The fireplace is another Rust special. It's named the Count Rumsford fireplace after a man who lived about the same time as another fireplace designer, Benjamin Franklin (whose fireplace was actually a stove). Rumsford's design is shallow rather than deep, with the sides slanting toward a shorter back. Around the opening is a thick masonry back wall to hold the heat. On top of the chimney is a Chim-a-lator damper. "It works better than a damper at the fireplace level," said Tom Rust. "When you open a normal damper, the column of cold air in the chimney swooshes down. This damper keeps the house heat inside the building."

A cable drops down the chimney so you can open and close it. Rust points out the damper also keeps out squirrels and racoons. The damper itself is cheap, about $50, Rust said, but installation would be extra.

North of the living room is a peaceful library, making four separate places on the middle floor for entertainment solitude. A powder room is adjacent to the library. Though the room is small, a supergraphic by Color My World painter/designers brightens it up.

The ground floor is useful too," Jackie Wysong said. "The whole neighborhood roller-skates on the cement floor and paints down there." Sliding glass doors let in light to the ground floor. At the moment, it isn't heated, but there is a flue for a stove when they want to finish its 1,500-odd square feet.
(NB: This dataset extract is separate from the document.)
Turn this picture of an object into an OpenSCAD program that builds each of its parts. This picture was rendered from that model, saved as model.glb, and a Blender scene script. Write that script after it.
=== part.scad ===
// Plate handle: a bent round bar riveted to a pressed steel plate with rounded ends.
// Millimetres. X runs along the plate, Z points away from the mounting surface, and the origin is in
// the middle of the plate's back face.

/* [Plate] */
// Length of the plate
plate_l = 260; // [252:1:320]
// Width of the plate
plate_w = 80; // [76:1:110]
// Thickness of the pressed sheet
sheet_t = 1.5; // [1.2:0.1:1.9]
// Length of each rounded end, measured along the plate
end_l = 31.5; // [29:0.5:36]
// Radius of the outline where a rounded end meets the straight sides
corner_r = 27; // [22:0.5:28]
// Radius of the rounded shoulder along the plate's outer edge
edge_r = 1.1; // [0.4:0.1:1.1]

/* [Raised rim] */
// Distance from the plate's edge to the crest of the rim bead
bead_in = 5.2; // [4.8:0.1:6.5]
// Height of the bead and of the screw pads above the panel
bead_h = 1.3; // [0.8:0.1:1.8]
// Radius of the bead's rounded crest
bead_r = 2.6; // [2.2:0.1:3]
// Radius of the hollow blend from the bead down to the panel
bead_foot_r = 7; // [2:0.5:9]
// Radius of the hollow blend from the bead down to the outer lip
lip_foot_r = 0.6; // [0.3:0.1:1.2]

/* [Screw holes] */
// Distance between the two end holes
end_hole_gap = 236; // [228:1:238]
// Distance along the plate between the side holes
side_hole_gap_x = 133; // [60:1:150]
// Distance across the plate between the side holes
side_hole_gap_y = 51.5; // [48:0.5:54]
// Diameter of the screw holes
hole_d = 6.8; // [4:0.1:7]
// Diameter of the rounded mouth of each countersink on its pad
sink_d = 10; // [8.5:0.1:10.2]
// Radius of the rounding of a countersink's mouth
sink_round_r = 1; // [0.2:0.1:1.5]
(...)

Upstairs, the master bedroom also has a dressing room and its own bath. The canopied bed came from Wysong's 96-year-old grandmother. The Wysongs' daughter Mary has a walk-in closet, a built-in desk and a bookcase headboard bridging the twin beds. Her ice-skating trophies show off here. Matthew has a needlepoint picture of cars made by his mother. David's room has a skylight that's actually a Velux window that swings in to clean, and has brackets for outside and inside shades. A supergraphic, also by Color My World, brightens his room.

Outside the house, Southern Produce landscape architects of Alexandria planned and executed the planting with Jackie Wysong. On the advice of the Rusts, the trees on the south side are deciduous for summer shade and to let in the sun in the winter. Evergreens on the north help shield against the cold wind. The fee was $10,000, including sod and a year's guarantee on the planting, but not including the basketball goals, the work of David Wysong.

The house is heavily insulated with Fiberglass, rigid foam and an extra two inches of rigid foam thermal breaks at such places as sills, headers and concrete edges. Rust even sealed around where pipes and electrical conduit come into the house. All glass is insulated. The house has two gas furnaces, one in the basement, one in the attic for zoned heating and cooling. Provision has been made for installation of solar collectors on the roof later.

John and Tom Rust have worked on more than 12 solar homes and buildings and have five more in the design stage.

As we drove past the house on the road opposite, Jackie Wysong let down the shade so we could see the effect. It glittered like the gold it is supposed to save.